This is all true, but it is old news. The entire literature (book,
magazine, journal, etc.) is now hybrid: Most texts that were formerly
only on-paper now also have a digital, on-line incarnation. Yes,
standards and interoperability are essential for the usefulness of this
entire corpus, and they are on the way, but those generalities and
foregone conclusions are not what is at issue! They miss the point.

> This is being made possible by Extensible Mark-up Language (XML), which
> allows a document to be tagged with machine-readable 'metadata', in effect
> converting it into a sort of mini-database.

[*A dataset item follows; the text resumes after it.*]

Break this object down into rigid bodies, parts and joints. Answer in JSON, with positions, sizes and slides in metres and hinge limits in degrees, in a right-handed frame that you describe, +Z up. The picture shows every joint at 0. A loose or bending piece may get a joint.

Yes, yes, we all applaud and embrace XML, but that is not what this is
all about either! (The concerns of the 27,000 signatories of the Public
Library of Science [PLoS] Petition, for example, are neither met nor
even addressed by singing the praises and promises of XML!)

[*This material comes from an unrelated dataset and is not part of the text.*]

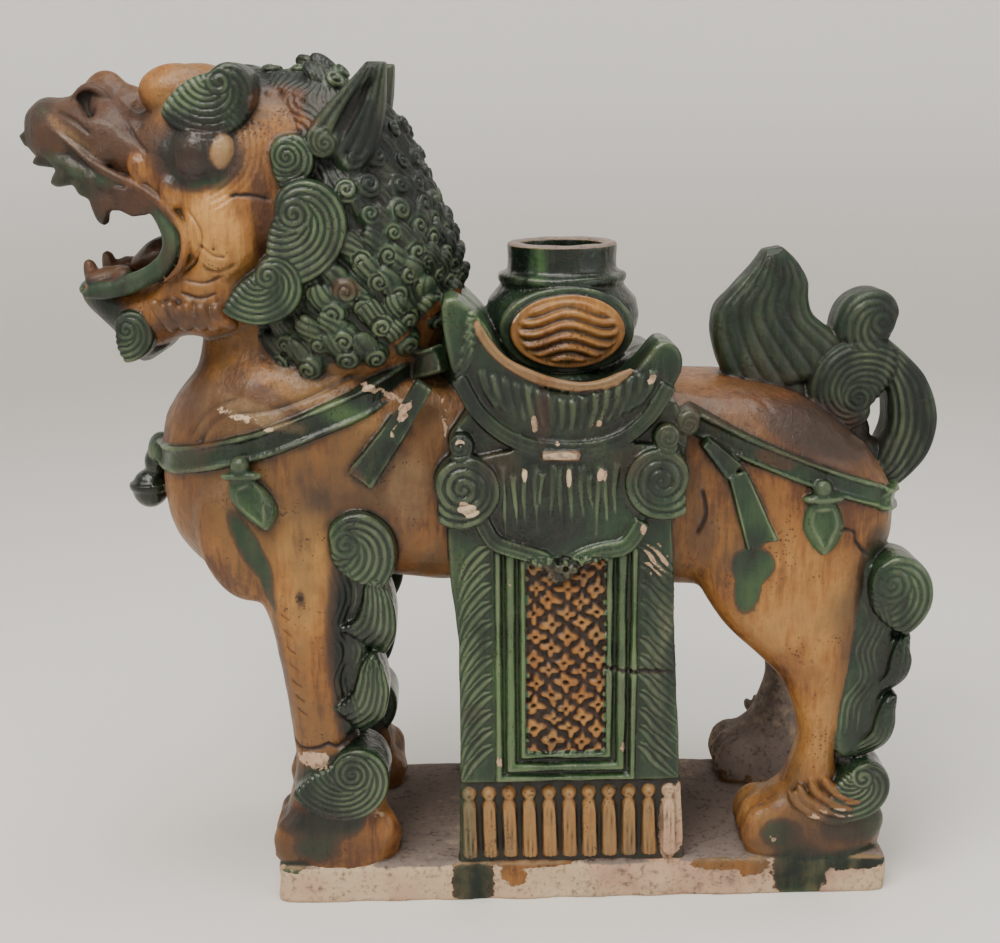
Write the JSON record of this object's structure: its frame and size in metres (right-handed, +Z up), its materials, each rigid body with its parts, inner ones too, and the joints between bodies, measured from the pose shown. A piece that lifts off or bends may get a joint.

> The possibilities for tagging are endless. But a major need now is for
> stakeholders to agree on common metadata standards for the basic structure
> of scientific papers. This would allow more specific queries to be made
> across large swathes of the literature. Indeed, what is above all hampering
> the usefulness of today's online journals, e-print archives and scientific
> digital libraries is the lack of means to federate these resources through
> unified interfaces.

Well now we have indeed arrived at a substantive question of fact:

        Is "what is above all hampering the usefulness of today's
        online journals" indeed their limited INTEROPERABILITY, or is
        it rather their limited ACCESSIBILITY?

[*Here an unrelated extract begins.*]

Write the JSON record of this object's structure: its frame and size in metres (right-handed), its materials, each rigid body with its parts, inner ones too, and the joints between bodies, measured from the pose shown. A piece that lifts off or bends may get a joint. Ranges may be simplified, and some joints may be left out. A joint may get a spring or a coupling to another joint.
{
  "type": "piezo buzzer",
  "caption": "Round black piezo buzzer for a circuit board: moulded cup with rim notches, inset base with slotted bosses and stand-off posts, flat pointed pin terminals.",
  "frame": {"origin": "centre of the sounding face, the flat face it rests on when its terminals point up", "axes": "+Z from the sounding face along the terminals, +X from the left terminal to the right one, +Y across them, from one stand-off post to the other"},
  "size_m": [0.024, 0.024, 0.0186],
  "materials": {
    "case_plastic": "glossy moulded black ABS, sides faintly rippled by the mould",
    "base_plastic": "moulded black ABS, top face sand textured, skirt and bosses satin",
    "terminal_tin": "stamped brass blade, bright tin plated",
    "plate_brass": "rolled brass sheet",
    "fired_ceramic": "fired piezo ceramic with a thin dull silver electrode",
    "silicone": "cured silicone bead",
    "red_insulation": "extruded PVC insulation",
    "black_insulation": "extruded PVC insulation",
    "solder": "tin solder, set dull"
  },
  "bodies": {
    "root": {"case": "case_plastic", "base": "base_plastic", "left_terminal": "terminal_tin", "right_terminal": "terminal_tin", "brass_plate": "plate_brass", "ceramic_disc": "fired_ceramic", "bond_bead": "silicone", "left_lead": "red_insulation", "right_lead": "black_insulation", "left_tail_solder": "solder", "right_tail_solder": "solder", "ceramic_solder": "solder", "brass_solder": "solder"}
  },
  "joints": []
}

(for that vast majority of researchers whose institutions cannot afford
to access more than a small portion of the 20K -- whose contents, I
hasten to remind Declan, all consist, without exception, of AUTHOR
GIVE-AWAYS, written for impact, not income)?

There are 20K refereed journals, and MOST of them are inaccessible to
MOST of their potential users because of the fee-based access barriers
(and I am talking about the First, not the Second or Third World):
http://fisher.lib.virginia.edu/cgi-local/arlbin/arl.cgi?task=setupstats

If their "usefulness" is their usefulness to the researchers who cannot
access them, then their usefulness is not just hampered but ZERO to the
disenfranchised majority with no access at all. By the same token,
their "usefulness" to their researcher/authors, and to research itself,
is diminished by the full amount of the lost potential impact and uptake
corresponding to that lost access. And no amount of interoperability
will remedy inaccessibility.

(Readers are referred to the "Let Them Eat Cake" discussion-thread in
this Forum.)
http://www.ecs.soton.ac.uk/~harnad/Hypermail/Amsci/1525.html

> The OAI has agreed metadata standards to facilitate improved
> searching across participating archives, which can therefore be
> queried by users as if they were one seamless site.

Ahem, queried by users whose institutions can afford to pay for the
full-text access where access is not free, which makes for a rather
gormless "seamlessness"...

> The OAI is attractive compared with centralized archives in that it
> allows any group to create an archive while, by agreeing common
> standards, they become part of a greater whole.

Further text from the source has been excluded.